Task instructions –
Without omitting anything, retype the data that follows.

Available data –
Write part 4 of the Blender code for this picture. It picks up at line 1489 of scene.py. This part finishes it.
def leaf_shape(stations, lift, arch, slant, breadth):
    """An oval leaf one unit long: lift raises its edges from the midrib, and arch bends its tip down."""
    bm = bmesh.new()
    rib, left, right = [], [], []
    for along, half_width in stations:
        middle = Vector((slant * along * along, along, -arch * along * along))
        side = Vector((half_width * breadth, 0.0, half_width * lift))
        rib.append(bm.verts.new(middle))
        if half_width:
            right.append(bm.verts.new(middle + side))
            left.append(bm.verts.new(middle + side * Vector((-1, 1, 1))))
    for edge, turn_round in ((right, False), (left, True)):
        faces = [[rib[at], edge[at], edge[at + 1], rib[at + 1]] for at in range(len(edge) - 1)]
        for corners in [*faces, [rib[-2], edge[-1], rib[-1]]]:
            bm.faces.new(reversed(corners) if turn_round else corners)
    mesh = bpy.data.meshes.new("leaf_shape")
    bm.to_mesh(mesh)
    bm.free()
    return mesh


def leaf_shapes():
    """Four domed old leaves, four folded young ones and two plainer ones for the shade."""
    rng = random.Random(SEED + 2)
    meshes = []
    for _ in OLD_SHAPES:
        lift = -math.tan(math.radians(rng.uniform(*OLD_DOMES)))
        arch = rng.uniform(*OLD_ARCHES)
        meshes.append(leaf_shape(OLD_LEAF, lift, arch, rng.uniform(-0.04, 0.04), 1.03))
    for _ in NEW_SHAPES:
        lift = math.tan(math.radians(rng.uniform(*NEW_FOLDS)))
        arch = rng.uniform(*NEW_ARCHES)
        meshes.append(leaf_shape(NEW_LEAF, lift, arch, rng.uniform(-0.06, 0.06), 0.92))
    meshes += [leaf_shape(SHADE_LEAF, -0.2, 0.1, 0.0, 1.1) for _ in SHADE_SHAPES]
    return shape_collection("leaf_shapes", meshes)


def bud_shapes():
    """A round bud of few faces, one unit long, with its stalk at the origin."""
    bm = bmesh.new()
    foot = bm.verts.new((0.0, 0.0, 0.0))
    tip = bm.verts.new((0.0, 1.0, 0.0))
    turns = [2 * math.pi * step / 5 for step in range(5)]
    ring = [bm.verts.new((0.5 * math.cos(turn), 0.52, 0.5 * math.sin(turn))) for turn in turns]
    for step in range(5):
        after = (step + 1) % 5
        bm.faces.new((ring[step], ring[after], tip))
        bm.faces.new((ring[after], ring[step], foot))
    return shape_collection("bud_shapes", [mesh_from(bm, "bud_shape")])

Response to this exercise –
Write part 4 of the Blender code for this picture. It picks up at line 1489 of scene.py. This part finishes it.
def leaf_shape(stations, lift, arch, slant, breadth):
    """An oval leaf one unit long: lift raises its edges from the midrib, and arch bends its tip down."""
    bm = bmesh.new()
    rib, left, right = [], [], []
    for along, half_width in stations:
        middle = Vector((slant * along * along, along, -arch * along * along))
        side = Vector((half_width * breadth, 0.0, half_width * lift))
        rib.append(bm.verts.new(middle))
        if half_width:
            right.append(bm.verts.new(middle + side))
            left.append(bm.verts.new(middle + side * Vector((-1, 1, 1))))
    for edge, turn_round in ((right, False), (left, True)):
        faces = [[rib[at], edge[at], edge[at + 1], rib[at + 1]] for at in range(len(edge) - 1)]
        for corners in [*faces, [rib[-2], edge[-1], rib[-1]]]:
            bm.faces.new(reversed(corners) if turn_round else corners)
    mesh = bpy.data.meshes.new("leaf_shape")
    bm.to_mesh(mesh)
    bm.free()
    return mesh


def leaf_shapes():
    """Four domed old leaves, four folded young ones and two plainer ones for the shade."""
    rng = random.Random(SEED + 2)
    meshes = []
    for _ in OLD_SHAPES:
        lift = -math.tan(math.radians(rng.uniform(*OLD_DOMES)))
        arch = rng.uniform(*OLD_ARCHES)
        meshes.append(leaf_shape(OLD_LEAF, lift, arch, rng.uniform(-0.04, 0.04), 1.03))
    for _ in NEW_SHAPES:
        lift = math.tan(math.radians(rng.uniform(*NEW_FOLDS)))
        arch = rng.uniform(*NEW_ARCHES)
        meshes.append(leaf_shape(NEW_LEAF, lift, arch, rng.uniform(-0.06, 0.06), 0.92))
    meshes += [leaf_shape(SHADE_LEAF, -0.2, 0.1, 0.0, 1.1) for _ in SHADE_SHAPES]
    return shape_collection("leaf_shapes", meshes)


def bud_shapes():
    """A round bud of few faces, one unit long, with its stalk at the origin."""
    bm = bmesh.new()
    foot = bm.verts.new((0.0, 0.0, 0.0))
    tip = bm.verts.new((0.0, 1.0, 0.0))
    turns = [2 * math.pi * step / 5 for step in range(5)]
    ring = [bm.verts.new((0.5 * math.cos(turn), 0.52, 0.5 * math.sin(turn))) for turn in turns]
    for step in range(5):
        after = (step + 1) % 5
        bm.faces.new((ring[step], ring[after], tip))
        bm.faces.new((ring[after], ring[step], foot))
    return shape_collection("bud_shapes", [mesh_from(bm, "bud_shape")])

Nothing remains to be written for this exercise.